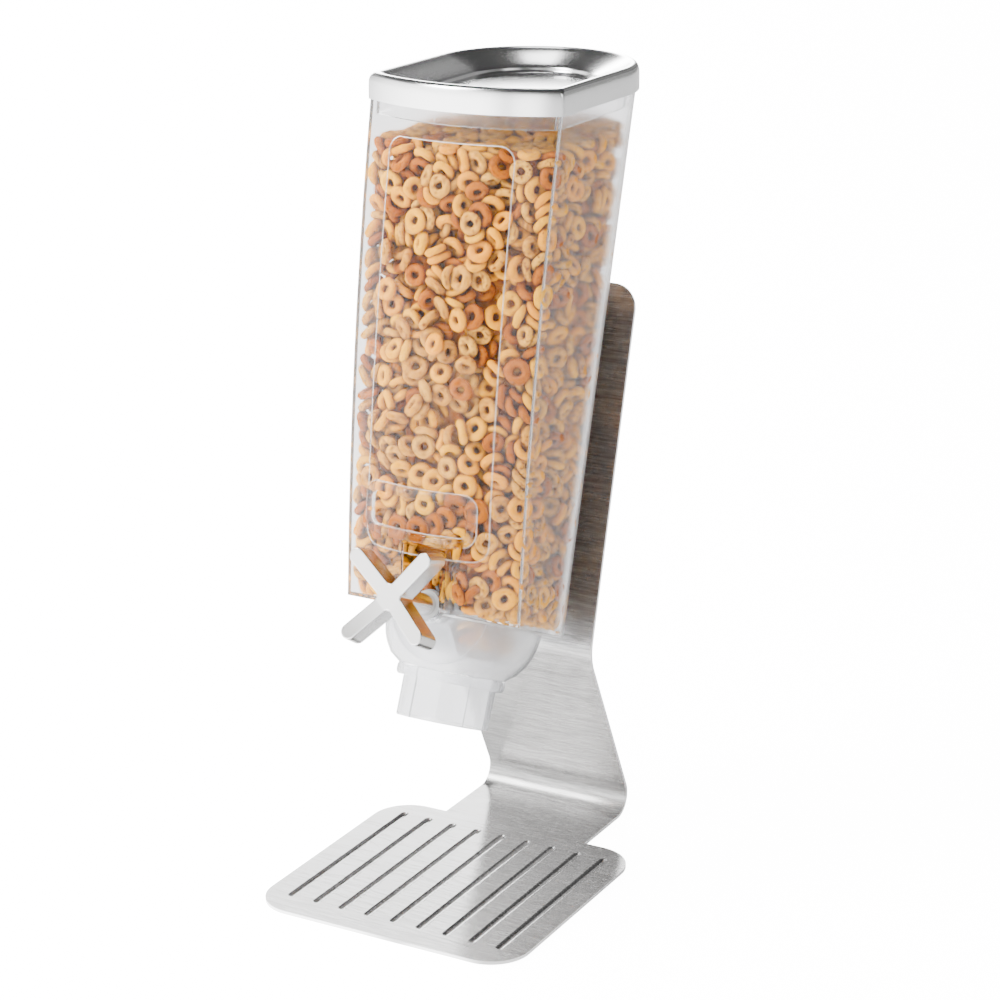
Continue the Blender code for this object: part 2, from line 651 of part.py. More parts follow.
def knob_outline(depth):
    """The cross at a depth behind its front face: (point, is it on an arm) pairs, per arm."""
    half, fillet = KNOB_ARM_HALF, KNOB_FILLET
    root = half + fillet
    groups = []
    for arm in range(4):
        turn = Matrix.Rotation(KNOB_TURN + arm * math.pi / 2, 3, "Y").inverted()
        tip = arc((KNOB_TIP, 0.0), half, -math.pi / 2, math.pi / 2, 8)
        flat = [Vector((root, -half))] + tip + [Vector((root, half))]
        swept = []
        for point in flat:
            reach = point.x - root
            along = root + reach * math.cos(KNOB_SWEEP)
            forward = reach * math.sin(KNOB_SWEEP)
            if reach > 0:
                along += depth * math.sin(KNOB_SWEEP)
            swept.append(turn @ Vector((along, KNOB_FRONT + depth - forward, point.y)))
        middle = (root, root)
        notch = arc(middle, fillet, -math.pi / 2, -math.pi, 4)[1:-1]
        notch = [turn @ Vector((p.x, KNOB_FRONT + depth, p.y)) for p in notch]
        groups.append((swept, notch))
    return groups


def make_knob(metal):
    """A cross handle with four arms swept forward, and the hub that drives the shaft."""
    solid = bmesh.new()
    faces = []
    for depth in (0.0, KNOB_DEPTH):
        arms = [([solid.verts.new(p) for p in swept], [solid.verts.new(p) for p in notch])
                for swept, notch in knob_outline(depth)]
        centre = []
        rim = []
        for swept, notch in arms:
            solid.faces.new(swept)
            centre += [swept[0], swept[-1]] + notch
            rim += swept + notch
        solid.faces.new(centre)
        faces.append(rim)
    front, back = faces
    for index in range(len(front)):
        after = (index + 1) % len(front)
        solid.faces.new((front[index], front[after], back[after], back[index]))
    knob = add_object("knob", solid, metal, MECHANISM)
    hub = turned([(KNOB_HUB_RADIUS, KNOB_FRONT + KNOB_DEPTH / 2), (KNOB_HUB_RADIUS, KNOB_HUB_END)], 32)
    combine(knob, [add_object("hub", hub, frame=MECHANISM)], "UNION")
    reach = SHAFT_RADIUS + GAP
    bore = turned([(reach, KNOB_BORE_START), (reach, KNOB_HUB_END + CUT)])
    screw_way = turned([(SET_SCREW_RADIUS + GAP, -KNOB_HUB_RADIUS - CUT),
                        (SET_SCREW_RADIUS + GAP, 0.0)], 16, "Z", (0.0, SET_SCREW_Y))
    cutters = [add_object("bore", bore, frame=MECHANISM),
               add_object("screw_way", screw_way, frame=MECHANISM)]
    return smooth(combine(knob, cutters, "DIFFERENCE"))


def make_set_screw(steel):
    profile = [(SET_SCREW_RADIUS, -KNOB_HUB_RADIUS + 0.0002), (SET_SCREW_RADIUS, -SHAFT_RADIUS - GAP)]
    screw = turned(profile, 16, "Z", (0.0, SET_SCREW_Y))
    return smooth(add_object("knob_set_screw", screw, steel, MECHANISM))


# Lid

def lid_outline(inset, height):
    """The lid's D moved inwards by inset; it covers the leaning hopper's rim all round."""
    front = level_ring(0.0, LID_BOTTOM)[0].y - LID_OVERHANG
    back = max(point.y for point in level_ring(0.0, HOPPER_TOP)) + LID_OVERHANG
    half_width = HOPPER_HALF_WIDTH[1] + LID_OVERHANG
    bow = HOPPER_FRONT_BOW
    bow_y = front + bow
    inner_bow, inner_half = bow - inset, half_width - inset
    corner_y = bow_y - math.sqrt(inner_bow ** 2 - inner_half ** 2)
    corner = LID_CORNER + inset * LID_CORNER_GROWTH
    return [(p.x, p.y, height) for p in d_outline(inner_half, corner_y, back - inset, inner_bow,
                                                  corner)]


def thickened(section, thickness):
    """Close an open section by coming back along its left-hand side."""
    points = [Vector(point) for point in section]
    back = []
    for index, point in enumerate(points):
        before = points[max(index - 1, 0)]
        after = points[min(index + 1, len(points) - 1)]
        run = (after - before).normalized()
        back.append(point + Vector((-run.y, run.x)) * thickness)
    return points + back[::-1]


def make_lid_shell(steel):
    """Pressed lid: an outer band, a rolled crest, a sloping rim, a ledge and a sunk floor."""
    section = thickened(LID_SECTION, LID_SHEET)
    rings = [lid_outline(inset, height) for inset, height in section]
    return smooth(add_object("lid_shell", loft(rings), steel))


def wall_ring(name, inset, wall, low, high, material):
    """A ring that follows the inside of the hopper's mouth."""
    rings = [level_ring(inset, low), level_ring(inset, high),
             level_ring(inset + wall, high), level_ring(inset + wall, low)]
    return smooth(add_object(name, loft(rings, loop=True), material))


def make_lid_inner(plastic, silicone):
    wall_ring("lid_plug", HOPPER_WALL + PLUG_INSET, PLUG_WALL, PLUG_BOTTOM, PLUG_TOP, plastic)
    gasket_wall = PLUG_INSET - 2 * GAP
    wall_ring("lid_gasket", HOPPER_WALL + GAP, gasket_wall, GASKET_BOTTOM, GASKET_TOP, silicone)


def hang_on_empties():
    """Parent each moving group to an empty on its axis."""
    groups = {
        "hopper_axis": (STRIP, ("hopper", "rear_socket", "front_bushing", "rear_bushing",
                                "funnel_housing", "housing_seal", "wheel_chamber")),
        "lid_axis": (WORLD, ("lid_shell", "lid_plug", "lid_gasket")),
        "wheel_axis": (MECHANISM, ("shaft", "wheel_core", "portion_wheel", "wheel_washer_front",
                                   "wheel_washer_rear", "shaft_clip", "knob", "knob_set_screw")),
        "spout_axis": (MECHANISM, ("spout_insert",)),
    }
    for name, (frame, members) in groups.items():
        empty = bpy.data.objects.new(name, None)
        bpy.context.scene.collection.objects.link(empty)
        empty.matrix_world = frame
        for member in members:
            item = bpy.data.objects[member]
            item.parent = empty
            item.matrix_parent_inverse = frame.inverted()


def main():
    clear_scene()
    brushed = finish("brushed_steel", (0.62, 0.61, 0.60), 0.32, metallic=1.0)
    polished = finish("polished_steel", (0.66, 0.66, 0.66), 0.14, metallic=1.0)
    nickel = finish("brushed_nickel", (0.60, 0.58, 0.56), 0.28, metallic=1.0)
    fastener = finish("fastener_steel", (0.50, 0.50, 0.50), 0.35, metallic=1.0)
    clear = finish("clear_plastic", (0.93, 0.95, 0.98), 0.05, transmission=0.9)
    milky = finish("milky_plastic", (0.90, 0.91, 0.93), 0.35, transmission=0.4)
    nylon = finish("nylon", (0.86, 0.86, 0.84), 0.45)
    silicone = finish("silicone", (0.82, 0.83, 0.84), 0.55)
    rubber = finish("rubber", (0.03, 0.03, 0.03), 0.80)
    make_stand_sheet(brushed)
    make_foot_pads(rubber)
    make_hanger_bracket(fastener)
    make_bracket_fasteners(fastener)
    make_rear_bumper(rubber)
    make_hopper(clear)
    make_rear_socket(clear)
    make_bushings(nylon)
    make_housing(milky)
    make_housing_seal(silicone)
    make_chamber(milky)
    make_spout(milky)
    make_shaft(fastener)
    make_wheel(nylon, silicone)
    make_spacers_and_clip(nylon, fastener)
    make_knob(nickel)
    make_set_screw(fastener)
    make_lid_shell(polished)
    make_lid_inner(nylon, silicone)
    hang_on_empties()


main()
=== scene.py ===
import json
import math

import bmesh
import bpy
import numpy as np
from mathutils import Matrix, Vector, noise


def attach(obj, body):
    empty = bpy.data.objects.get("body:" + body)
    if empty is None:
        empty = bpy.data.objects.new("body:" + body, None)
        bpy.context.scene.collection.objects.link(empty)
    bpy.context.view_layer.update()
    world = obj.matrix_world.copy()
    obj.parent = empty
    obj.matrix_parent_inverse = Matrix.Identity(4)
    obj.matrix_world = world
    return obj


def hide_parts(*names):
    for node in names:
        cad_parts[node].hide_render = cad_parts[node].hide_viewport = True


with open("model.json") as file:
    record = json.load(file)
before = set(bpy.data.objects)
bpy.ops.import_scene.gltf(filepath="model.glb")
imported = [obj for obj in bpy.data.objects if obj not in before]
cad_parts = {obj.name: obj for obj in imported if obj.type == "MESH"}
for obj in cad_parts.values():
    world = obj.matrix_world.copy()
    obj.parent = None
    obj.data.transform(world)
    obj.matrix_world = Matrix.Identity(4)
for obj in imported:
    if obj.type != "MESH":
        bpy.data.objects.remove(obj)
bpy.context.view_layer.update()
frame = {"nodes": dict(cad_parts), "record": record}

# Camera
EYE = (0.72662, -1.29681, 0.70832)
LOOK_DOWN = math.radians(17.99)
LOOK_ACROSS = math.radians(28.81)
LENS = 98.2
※
WRITTEN EXERCISE
In the material above, locate the line containing "make_shaft(fastener)" and the line containing "if empty is". Transcribe exactly those two lines and every line between them, and nothing more.

THE SOLUTION
    make_shaft(fastener)
    make_wheel(nylon, silicone)
    make_spacers_and_clip(nylon, fastener)
    make_knob(nickel)
    make_set_screw(fastener)
    make_lid_shell(polished)
    make_lid_inner(nylon, silicone)
    hang_on_empties()


main()
=== scene.py ===
import json
import math

import bmesh
import bpy
import numpy as np
from mathutils import Matrix, Vector, noise


def attach(obj, body):
    empty = bpy.data.objects.get("body:" + body)
    if empty is None:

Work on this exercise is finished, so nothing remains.